After Ainsley was formed, Zinn suggested to petitioner that ‘he should carefully document his transaction.’ Zinn prepared an agreement and told petitioner ‘that he ought to get it signed by the coventurers.’ The agreement, as executed, read as follows:

November 28, 1956.

Mr. Jose Garcia

La Rosa 552

Habana, Cuba

Dear Mr. Garcia:

This will confirm our understanding with respect to our participation in a joint venture which has for its object the growing and sale of produce in Cuba.

You, together with other associates, have an 80% interest in the venture and the undersigned corporation has a 20% interest in the venture.
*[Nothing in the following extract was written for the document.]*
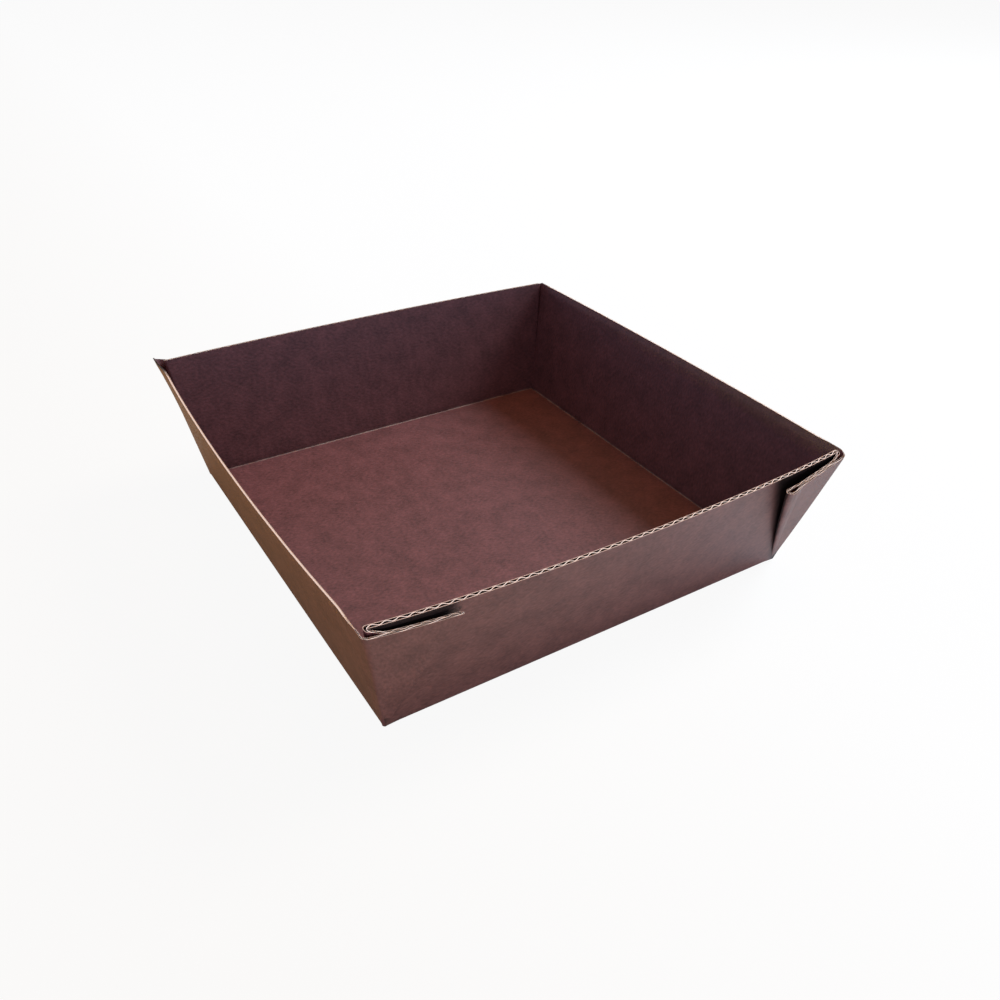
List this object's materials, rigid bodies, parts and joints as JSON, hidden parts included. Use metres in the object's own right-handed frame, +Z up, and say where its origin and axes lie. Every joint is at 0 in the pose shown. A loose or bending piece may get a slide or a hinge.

We enclose herewith our check to your order for the sum of $13,000.00, which represents our initial capital contribution to the joint venture.

If additional capital contributions are required, we will contribute same in proportion to our interest in the venture.

It is understood and agreed that we shall be entitled to participate in all profits to the extent of our 20% interest. Please confirm this understanding by your signature hereinafter placed.

Very truly yours,

Ainsley Associates, S.A. By (Signed) Sam Siegel.

Approved and Accepted:

(Signed) J. Garcia (Seal)

Jose Garcia

Another agreement dated November 28, 1956, containing the same wording, was prepared by Zinn for Vizcaya Corp. S.A., and signed by David Posnack.

The check for $13,000, referred to in the foregoing letter of November 28, 1956, to Garcia was drawn on the bank account in the name of Ainsley at the City Bank and signed by petitioner for Ainsley.

The growing season for vegetables in Cuba begins in the fall and ends in the spring. In the fall of 1956 the joint venture commenced its farming operations in Cuba. It used farms leased in the Cuban provinces of Camaguey, Santa Clara, and Pinar Del Rio. The leases were for 1 year with an option to renew for an additional year. Copa managed the farm in Camaguey Province, Smith the farm in Santa Clara Province, and Garcia the largest farm in Pinar Del Rio Province. Garcia also maintained general supervision over all three of the farms, and was in charge of the venture. Petitioner purchased that portion of the produce of the venture which was exported to the United States. Posnack did not perform any services.

The major crops grown on the three farms were tomatoes, cucumbers, peppers, and pumpkins, 70 percent of which were tomatoes and cucumbers. They were sold in part to wholesalers in local Cuban markets, in part (primarily tomatoes) to canneries in Cuba, and in part (tomatoes and cucumbers) to petitioner, individually, for export to the United States.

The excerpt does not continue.